Riethauser uses this film to give meaning to a particular aspect of his past which isn't always linear or glorious. His current status as a director and spokesperson for the LGBT cause comes out of the suffering he has had to endure in the past. He felt obliged for a very long time to conform to a patriarchal, bourgeois version of society dominated by alpha males- a standardized version of "masculinity" which is both gruesome and ludicrous. Men, as described by the director's father, should "have balls", be courageous, fight for their family and their country.
Through his film, Riethauser not only paints a picture of the strong bond he shared with his grandmother but crucially, he also explores the patriarchal and bourgeois society within which genders must be interpreted and performed by being extremely careful not to upset the status quo. The young Stéphane ended up creating his own alter ego called "Riton", a façade of pure arrogance and machismo behind which he could hide and self-annihilate. In ways such as this, the clichés surrounding gender are revealed. The director converses with the affluent, grandiose and complicated character of his grandmother, but he also voices his own inner dialogue, looking for traces of the "self" hidden beneath the hiding that he had to do as a result of a past governed by bourgeois respectability.
Riethauser's examination of his past and of his family is sincere and filled with humor. The power of this documentary is in the balance between intimacy and meticulousness, between the humor and the tragedy that is inherent to a reality based on appearances. He tells us at the beginning of the movie that the medium of film lets him express all those things that he was unable to say about love and sex during his childhood and adolescence. It's his best way for taking a dispassionate and ironic look at how things used to be and gives him a liberated voice to a past that was dominated by "things unsaid".The story of the relationship between the director and his grandmother relationship is the main crux of this documentary.

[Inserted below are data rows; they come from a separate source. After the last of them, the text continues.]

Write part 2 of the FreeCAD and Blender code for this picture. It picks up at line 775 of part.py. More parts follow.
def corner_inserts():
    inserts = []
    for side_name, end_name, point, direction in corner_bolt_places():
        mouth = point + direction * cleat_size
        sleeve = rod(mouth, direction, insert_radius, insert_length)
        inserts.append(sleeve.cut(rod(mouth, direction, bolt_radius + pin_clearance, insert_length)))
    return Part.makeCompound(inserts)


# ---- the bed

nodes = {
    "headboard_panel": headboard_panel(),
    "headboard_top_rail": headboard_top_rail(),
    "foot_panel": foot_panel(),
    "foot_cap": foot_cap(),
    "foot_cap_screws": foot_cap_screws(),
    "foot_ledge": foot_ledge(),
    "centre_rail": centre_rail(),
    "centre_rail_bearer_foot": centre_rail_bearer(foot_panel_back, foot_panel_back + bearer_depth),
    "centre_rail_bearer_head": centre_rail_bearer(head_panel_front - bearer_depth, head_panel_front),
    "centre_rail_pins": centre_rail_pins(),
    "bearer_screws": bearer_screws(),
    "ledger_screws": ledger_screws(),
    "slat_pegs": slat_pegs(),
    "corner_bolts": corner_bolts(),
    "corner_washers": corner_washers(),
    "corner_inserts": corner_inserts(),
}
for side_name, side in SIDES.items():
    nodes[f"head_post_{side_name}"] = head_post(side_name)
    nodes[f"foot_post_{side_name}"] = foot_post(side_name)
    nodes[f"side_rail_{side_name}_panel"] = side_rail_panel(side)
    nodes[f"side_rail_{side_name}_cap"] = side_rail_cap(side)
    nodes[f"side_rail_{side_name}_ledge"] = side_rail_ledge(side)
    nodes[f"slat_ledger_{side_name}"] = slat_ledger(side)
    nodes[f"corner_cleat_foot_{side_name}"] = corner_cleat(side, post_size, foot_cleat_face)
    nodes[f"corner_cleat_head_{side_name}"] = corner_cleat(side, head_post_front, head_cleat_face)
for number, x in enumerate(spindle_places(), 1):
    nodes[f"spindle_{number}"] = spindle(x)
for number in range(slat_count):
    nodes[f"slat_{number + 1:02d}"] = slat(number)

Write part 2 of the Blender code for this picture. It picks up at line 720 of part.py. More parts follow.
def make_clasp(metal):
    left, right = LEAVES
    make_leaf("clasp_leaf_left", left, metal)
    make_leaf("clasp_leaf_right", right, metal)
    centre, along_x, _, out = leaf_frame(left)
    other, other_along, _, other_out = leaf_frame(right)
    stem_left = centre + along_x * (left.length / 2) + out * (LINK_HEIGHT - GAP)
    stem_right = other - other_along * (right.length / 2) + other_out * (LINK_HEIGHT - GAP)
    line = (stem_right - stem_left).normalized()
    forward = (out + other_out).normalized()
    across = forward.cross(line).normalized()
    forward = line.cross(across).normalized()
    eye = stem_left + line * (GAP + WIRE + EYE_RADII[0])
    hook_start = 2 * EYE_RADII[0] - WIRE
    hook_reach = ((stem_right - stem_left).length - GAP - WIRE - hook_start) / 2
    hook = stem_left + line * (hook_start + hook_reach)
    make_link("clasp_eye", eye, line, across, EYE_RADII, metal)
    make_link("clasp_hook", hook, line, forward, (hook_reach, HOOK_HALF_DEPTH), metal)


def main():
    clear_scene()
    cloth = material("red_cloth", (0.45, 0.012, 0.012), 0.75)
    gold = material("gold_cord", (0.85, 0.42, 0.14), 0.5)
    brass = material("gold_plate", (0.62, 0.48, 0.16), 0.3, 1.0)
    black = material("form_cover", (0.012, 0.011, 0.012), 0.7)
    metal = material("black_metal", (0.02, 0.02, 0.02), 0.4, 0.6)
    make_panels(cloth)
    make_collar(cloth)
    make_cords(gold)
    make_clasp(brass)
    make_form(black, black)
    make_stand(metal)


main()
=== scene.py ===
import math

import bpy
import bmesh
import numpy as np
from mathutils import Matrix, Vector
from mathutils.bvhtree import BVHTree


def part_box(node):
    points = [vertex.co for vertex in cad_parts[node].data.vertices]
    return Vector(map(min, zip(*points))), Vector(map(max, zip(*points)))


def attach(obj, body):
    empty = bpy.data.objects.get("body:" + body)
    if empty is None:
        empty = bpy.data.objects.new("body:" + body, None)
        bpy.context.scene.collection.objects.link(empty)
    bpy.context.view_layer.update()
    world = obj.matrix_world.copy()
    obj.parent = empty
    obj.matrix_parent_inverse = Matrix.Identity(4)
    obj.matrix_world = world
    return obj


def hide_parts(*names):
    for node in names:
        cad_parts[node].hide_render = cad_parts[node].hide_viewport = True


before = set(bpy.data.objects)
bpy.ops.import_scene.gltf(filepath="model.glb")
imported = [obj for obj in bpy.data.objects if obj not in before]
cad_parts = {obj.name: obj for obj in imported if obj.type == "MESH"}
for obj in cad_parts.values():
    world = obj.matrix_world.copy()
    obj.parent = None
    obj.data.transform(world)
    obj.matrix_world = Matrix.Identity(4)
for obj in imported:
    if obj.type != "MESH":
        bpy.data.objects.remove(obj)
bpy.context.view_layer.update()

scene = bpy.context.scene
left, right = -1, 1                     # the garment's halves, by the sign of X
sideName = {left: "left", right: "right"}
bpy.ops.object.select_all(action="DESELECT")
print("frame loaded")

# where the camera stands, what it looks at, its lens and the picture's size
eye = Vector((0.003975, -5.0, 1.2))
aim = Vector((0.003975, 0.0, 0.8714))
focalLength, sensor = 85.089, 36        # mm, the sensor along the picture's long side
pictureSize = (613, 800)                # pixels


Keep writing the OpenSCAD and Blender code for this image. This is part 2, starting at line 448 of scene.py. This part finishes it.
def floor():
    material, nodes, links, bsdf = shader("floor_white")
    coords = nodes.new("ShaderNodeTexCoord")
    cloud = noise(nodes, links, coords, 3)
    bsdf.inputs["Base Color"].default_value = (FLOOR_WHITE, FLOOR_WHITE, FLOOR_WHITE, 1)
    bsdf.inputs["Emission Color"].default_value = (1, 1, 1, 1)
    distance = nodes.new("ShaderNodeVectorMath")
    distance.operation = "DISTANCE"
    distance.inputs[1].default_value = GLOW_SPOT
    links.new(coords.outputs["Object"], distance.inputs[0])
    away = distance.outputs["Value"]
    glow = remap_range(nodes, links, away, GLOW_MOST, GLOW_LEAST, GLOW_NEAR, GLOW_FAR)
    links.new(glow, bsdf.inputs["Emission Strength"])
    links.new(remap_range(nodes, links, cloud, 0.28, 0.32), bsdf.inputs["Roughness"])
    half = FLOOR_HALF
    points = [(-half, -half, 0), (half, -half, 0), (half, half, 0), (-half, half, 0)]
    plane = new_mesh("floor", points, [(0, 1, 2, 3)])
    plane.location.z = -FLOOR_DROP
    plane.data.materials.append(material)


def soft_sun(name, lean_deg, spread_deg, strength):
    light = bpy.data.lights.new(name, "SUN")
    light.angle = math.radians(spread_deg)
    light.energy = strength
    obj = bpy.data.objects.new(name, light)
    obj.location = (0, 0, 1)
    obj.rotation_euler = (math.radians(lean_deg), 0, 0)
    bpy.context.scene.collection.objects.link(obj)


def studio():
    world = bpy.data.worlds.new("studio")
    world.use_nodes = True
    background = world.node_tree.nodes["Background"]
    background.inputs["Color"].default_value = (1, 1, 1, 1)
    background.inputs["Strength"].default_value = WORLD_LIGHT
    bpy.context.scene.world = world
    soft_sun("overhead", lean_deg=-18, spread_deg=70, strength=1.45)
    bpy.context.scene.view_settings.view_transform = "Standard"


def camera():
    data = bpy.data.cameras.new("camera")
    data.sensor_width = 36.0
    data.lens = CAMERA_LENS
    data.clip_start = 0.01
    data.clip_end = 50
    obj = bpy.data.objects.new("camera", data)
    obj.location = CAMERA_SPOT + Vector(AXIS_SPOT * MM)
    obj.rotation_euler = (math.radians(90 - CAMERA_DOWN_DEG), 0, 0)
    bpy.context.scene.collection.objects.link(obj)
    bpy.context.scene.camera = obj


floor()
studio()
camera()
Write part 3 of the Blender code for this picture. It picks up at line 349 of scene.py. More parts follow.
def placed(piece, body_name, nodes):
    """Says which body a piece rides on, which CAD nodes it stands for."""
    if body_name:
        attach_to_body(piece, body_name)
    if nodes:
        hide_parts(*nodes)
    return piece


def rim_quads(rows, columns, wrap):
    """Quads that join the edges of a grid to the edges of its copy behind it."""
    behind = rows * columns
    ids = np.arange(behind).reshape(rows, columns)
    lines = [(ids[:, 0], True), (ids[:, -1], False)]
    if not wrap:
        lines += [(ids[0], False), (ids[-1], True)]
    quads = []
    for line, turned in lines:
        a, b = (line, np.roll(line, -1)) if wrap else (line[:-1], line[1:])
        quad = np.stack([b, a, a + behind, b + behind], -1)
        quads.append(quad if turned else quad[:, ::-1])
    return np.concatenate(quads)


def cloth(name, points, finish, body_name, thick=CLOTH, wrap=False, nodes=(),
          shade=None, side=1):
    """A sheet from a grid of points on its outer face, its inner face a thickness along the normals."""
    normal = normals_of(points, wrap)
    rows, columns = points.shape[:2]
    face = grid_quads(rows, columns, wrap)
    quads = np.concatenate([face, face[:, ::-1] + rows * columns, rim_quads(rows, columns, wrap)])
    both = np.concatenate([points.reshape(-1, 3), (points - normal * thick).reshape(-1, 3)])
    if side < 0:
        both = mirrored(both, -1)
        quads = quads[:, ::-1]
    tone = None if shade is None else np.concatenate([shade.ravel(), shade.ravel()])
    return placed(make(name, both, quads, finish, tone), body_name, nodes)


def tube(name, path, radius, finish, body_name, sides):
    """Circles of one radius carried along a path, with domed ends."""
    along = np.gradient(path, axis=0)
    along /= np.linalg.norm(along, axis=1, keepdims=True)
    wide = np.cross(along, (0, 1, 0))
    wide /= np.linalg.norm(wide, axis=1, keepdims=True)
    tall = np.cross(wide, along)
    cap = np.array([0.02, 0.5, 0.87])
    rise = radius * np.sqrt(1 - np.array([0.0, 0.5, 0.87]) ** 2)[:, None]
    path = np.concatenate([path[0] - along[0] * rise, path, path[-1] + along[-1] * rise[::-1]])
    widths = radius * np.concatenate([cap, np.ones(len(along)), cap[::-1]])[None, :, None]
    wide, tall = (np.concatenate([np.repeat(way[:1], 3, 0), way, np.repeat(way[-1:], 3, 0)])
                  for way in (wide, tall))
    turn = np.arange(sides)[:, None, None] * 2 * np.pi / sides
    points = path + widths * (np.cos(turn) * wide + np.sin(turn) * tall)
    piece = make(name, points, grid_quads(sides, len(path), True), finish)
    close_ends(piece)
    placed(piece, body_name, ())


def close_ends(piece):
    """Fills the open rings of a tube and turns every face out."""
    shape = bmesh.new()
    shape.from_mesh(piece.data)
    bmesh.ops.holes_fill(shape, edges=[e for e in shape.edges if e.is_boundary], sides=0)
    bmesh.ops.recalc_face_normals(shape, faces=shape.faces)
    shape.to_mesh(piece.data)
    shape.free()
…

His grandmother, the matriarch of the family, was always a major influence in his life right from an early age. She was a fiercely independent self-made woman who finally escaped the tyranny of her father who pushed her into marriage at 16 and that of her thug of a first husband. Now 94 years old, she openly discusses her bad luck with men and with not a sign of bitterness.
The director looks back at all his personal turmoils of accepting his sexuality in a family environment where he was encouraged to be an alpha male in every sense of the world. He uses this film to remind himself of how rough that journey was and how after he finally accepts it himself, he can share the news with his family, and in particular, his grandmother.
The film is not just a cathartic journey for Riethauser, who as well as becoming a filmmaker is also a lawyer and gay activist, but also a glimpse into the remarkable relationship he shared with his grandmother. Riethauser's facility with language makes us see sex roles in new ways: "a conception of women as mystical, helpless, and revered; men as controlling, aggressive and entitled, with shame and hate the fate of anyone who dares to move beyond the constructs."